Video Testimonial Content Tips
The last thing you want is to get a fantastic video testimonial from a client only to be rejected because of compliance issues. So here are some questions to ask yourself to ensure your Chief Compliance Officer will approve your video.
- Does the video testimonial include any material statements of fact that you don’t have a reasonable basis for believing you will be able to substantiate upon demand by the SEC?
- Does the video testimonial include any untrue statements of a material fact or omit to state any material fact necessary to make the statements not misleading?
- Does the video testimonial include a reference to specific investment advice you provided in a fair and balanced manner?
- Does the video testimonial include or exclude performance results, or performance time periods, in a fair and balanced manner?
- Could the video testimonial be considered materially misleading?
- Does the video testimonial include information that would be likely to cause an untrue or misleading implication or inference to be made concerning a material fact related to you?
- Does the video testimonial discuss any potential benefits to clients connected with or resulting from your services or methods of operation without providing fair treatment of any material risk or material limitations associated with the potential benefits?
- Does the video testimonial contain an unsubstantiated material statement of fact that can’t be substantiated in your disclosures?
How to avoid entanglement and adoption issues?
Suppose someone likes or comments on a written review or video testimonial. In that case, you have entangled yourself with it or adopted that review depending upon the nature of your response or how you use it, like bringing it onto your website.
Entanglement happens when a financial advisor or a firm creates content. If you are a financial advisor and you help your client write a review or compensate them in some way, you are now effectively entangled in that. So if I pay someone in any way, it is no longer a testimonial, but an endorsement and you must disclose that.
Don’t script what your client says to avoid this with your client’s video testimonials. Instead, you want to use an interview-based approach where your clients are asked specific questions about their experience working with you. Additionally, you should avoid compensating your clients for their testimonials. It should be something they want to do and are willing to do.
In the early days of social media, many financial firms had issues with likes and comments. If someone likes a post on something you post about the financial markets, they are adopting your position. They effectively agree with what you said. It is almost an endorsement. This can become a real problem if you are doing this, and it causes a reasonable person to take action based on their endorsement. Adoption can also happen if you have a blog on your website and someone leaves a comment.
If you plan to host your video testimonials on YouTube, you want to be sure to turn off comments and show likes. A better alternative is to use a video hosting platform like Vimeo for your videos. Vimeo offers more control over social sharing functionality, especially when embedding a video on your website.
How do you collect and share video testimonials?

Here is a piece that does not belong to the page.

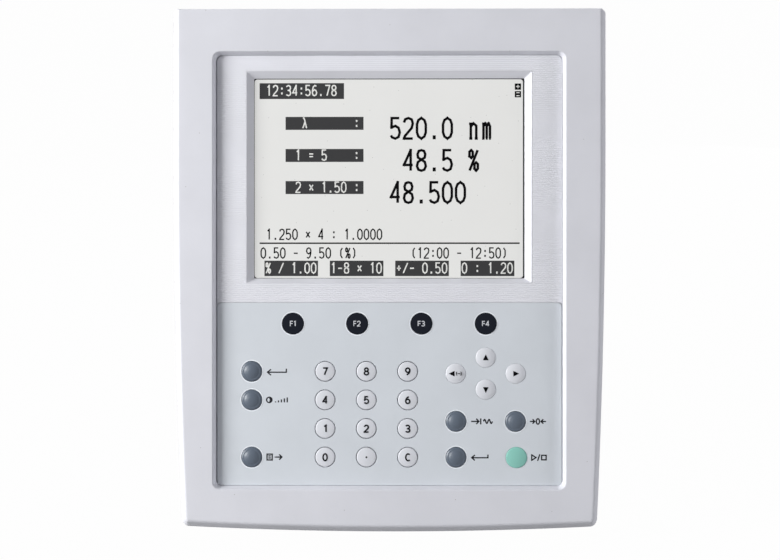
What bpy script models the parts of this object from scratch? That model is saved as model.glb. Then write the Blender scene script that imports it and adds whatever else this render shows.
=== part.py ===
"""A compact bench-top UV spectrophotometer whose front is one leaning operator panel.

Metres, +X to the right of the panel, +Y to the rear, +Z up. The origin is the centre of
the base of the whole instrument. Pieces are placed from the empty "front_edge", at the
foremost point of the panel, so their Y values are depths behind it. The panel's own
pieces are placed from the empty "panel": its X runs along the face, its Y up the face
and its Z out of the face.
"""

from math import cos, pi, radians, sin, sqrt

import bmesh
import bpy
from mathutils import Matrix, Vector

# Whole instrument
DEPTH = 0.332
LEAN = radians(10)
GAP = 0.0003
SHEET = 0.002
ROUND_SIDES = 16

# Console shell, in the panel's own frame
PANEL_HEIGHT = 0.2315
PANEL_HALF_TOP = 0.096
PANEL_DEPTH = 0.030
PANEL_WALL = 0.003
PANEL_FLARE = 0.0023
FLARE_DEPTH = 0.003
PANEL_LIFT = 0.0075
SIDE_ARC_RADIUS = 7.0
BOTTOM_ARC_RADIUS = 1.75
TOP_CORNER = 0.0022
BOTTOM_CORNER = 0.003
FACE_THICKNESS = 0.0065

# Recess of the face, with its sloped walls
RECESS_HALF_WIDTH = 0.0785
RECESS_LOW = 0.0182
RECESS_HIGH = 0.2129
RECESS_SLOPE = 0.002
RECESS_DEPTH = 0.0035
RECESS_CORNER = 0.0026

# Display
WINDOW_HALF_WIDTH = 0.05925
WINDOW_LOW = 0.1123
WINDOW_HIGH = 0.2000
WINDOW_CORNER = 0.001
WINDOW_LIP = 0.0005
BEZEL_SIDE = 0.0039
BEZEL_TOP = 0.0040
BEZEL_BOTTOM = 0.0029
GLASS_MARGIN = 0.005
GLASS_THICKNESS = 0.002
MODULE_HALF_WIDTH = 0.080
MODULE_HEIGHT = 0.104
MODULE_THICKNESS = 0.008

# Keypad
KEYPAD_TOP = 0.1012
KEYPAD_THICKNESS = 0.0015
KEYPAD_CORNER = 0.0018
KEYPAD_LEDGE = 0.003
KEY_FLANGE = 0.0009
KEY_FLANGE_THICKNESS = 0.001
KEY_PROUD = 0.001
KEY_EDGE = 0.0005
KEY_TRAVEL = 0.0008
SWITCH_SIDE = 0.006
SWITCH_HEIGHT = 0.003
BOARD_THICKNESS = 0.0016
BOARD_MARGIN = 0.0065
BOARD_OVERLAP = 0.0015
BOSS_RADIUS = 0.003
BOSS_INSET = 0.004
POCKET_INSET = 0.0002
CUT = 0.001
FLANGE_BOSSES = (-0.070, -0.025, 0.025, 0.070)
FLANGE_BOSS_ROW = 0.0125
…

There are four different ways you can get client video testimonials. You can ask your clients to shoot a video testimonial on their own using their smartphone or the webcam on their computer. This is undoubtedly the most affordable way, but most likely, it will be unusable because of compliance issues. The next option is for you or someone on your team to go out to your clients and shoot their video testimonials yourself. As much as you know what they can and can’t say, you don’t know the first thing about video production. Most likely their will be issues with lighting, audio, exposure, compensation, and content. And then there is the video post-production process where images are added, graphics designed, and the video is edited. Most likely you don’t have anyone with the expertise so it is an inefficient use of your time.
Since a do-it-yourself (DIY) approach is not viable, your next best option is hiring a video production company. You know you will get a high-quality video that looks and sounds great. They are most likely skilled at interviewing people so you know you will get great content. And with a professional editor you can be confident that the video meets compliance requirements.

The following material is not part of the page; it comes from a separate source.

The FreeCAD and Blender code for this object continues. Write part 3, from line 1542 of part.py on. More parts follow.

But there are two challenges with this approach. First, hiring a video production company to shoot a client video testimonial will be expensive. You can expect to pay a minimum of $2,500 to a video production company to shoot and edit just one client’s video testimonial. That assumes that your client is located locally. But if you are like most financial advisors, you have clients all over the country, if not the world. That means you will have to either find a local video production company near each of your clients or have to pay the travel expenses to send your local video production company to your client? If it is too much work to coordinate or the travel costs get to high, it might not be worth it to get client video testimonials.

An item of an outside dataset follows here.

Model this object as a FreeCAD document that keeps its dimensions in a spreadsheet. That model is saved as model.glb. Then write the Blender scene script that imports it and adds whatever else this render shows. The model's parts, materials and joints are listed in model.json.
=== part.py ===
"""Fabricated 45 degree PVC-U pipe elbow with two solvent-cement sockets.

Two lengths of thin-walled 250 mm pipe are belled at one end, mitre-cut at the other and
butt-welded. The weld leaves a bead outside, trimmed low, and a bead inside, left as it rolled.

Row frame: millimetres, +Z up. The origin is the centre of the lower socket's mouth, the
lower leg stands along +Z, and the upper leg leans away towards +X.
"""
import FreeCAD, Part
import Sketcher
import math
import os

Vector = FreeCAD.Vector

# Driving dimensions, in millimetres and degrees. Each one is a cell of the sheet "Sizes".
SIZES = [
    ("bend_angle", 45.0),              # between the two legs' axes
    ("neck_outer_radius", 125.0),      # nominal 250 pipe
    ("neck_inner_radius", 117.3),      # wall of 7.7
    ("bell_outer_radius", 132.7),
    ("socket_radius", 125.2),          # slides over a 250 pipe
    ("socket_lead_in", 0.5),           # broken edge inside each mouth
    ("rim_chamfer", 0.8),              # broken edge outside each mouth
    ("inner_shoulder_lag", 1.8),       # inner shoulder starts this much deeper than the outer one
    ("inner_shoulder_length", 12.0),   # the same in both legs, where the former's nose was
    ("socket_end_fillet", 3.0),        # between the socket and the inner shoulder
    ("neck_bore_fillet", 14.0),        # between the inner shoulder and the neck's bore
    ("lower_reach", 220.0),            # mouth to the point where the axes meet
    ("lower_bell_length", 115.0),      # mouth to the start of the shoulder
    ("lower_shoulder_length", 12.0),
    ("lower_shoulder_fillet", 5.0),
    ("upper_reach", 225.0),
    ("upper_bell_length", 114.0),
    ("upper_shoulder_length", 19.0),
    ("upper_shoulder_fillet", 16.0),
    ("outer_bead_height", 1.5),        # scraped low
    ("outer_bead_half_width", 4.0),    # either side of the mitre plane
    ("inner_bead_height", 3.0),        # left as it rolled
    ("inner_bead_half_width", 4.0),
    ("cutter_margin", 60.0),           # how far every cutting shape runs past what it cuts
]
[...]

I have good news. That isn’t the only way to get professional-quality client video testimonials. At Remote Video Testimonials, we have solved all these problems. We have made it fast, easy, and affordable to get high-quality client video testimonials remotely from anywhere in the world without needing an in-person video crew. Our 100% remote video production process allows us to interview clients when and where they want in as little as 30 minutes. In addition, with our Perfect Answer™ Interview Process, we will get authentic, emotion-based stories that will meet the strict legal guidelines defined in the new SEC marketing rules.
- We provide you with a discovery form to learn about your client and why you chose them
- We develop custom interview questions based on the answers you provide
- We share the final questions with you and compliance for approval
- We provide a video kit for the shoot that they get to keep
- We interview your client remotely when and where they want in as little as 30 minutes
- Our compliance officer reviews the transcript and identifies any compliance issues.
- We edit the footage into a 2-minute video testimonial
- We get compliance approval from our compliance officer
- We share the video testimonial with you for approval
- Once you and your compliance team are happy with the video, we deliver the final video.
Sharing Client Video Testimonials
And when it comes to sharing client video testimonials, you have so many options. Your website is one of the first places you will want to place your video testimonials. You want them to be on your home page as high on the page as possible. With people spending as little as 8 seconds on a website, you want to ensure they see your client video testimonials. If the page layout doesn’t allow it, ensure you have a button or a clickable link that will take people to the video on your website.
When embedding a video on your website, we don’t recommend using YouTube. The last thing you want to have to happen is at the end of the video; YouTube recommends a video testimonial for another financial advisor. A much better choice is Vimeo or Wistia.
You can also share your client video testimonials in your LinkedIn profile. You can also share your client’s video testimonials on all of the social media platforms, including YouTube, Facebook, Instagram, and others. To learn more I recommend you read 8 Best Ways to Generate More Sales Using Video Testimonials. However, before sharing your client video testimonials online, I recommend you speak with your Chief Compliance Officer or Director of Marketing.
I am not a compliance attorney. I have provided this information about the SEC marketing rule to help you better understand what is possible with regard to client video testimonials. Before embarking on any new marketing strategy, you should check with your company or compliance officer.